The orderbook also lists Legend of the Seas near its double-occupancy capacity; with all berths filled, that ship can carry about 7,600 guests.

Royal Caribbean Group's latest quarterly SEC filing lists the first two Discovery-class ships at approximately 4,300 guests at double occupancy, giving the first public capacity figure for the new Royal Caribbean International class. The filing schedules the ships for delivery in the fourth quarter of 2029 and the second quarter of 2032, with construction at Chantiers de l'Atlantique in Saint-Nazaire, France.

The disclosure narrows an open question from the January 2026 order, when Royal Caribbean said little about the class beyond the shipyard and quantity. That capacity puts Discovery closer to the Quantum and Voyager ranges than to Royal Caribbean's smallest Vision-class ships, while remaining below the company's Oasis and Icon classes.

Capacity sits near Quantum and Voyager ranges

The Form 10-Q uses approximate berth counts in Royal Caribbean Group's orderbook. The 4,300 figure appears to reflect double occupancy because the same filing lists Legend of the Seas at approximately 5,600 guests, close to its 5,610 double-occupancy capacity; when all berths are filled, Legend can carry up to about 7,600 guests.

Odyssey of the Seas, which entered service in 2021, carries 4,198 guests at double occupancy and up to 5,510 at maximum capacity. Freedom of the Seas is listed at 3,926 guests at double occupancy and 4,515 at maximum capacity, while Royal Caribbean's Vision-class ships carry about 2,416 to 2,730 guests.

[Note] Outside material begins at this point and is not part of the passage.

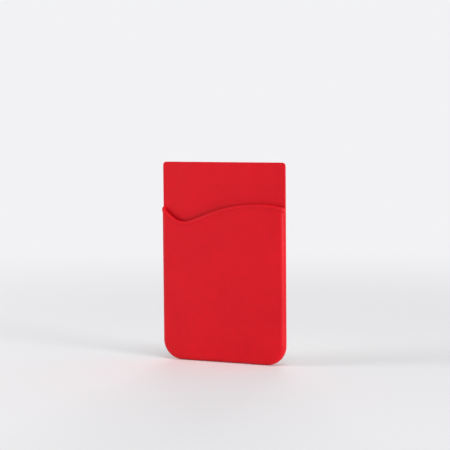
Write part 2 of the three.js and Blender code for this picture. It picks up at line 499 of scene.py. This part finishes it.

Royal Caribbean executives have addressed the smaller-ship question directly. Royal Caribbean Group President and CEO Jason Liberty said in 2024, "We're looking at smaller ships that will replace some of those older ships." After the January Discovery order, Royal Caribbean International President and CEO Michael Bayley said the company was "not planning on saying much" about the new class in the near term and pushed back on assumptions that the ships would be comparable in size to the fleet's smallest vessels or designed to replace them.

Discovery joins a broader newbuild schedule

The two Discovery-class ships are part of a large Royal Caribbean Group orderbook extending into the next decade. Royal Caribbean International is scheduled to receive Legend of the Seas in summer 2026, followed by additional Icon-class ships through 2030, including Hero of the Seas in 2027, Icon 5 in 2028 and the sixth and seventh Icon ships in 2029 and 2030.

An additional Oasis-class ship is under construction at Chantiers de l'Atlantique for mid-2028 delivery with capacity for about 5,700 passengers. Elsewhere in the group, Celebrity Cruises is scheduled to receive Celebrity Xcite in late 2028 and 20 vessels for its new riverboat fleet between 2027 and 2028.

Royal Caribbean has not confirmed Discovery's gross tonnage, length, exterior design, onboard features or neighborhood concepts. It also has not announced first-sailing dates; delivery from the yard establishes handover, not the start of revenue service.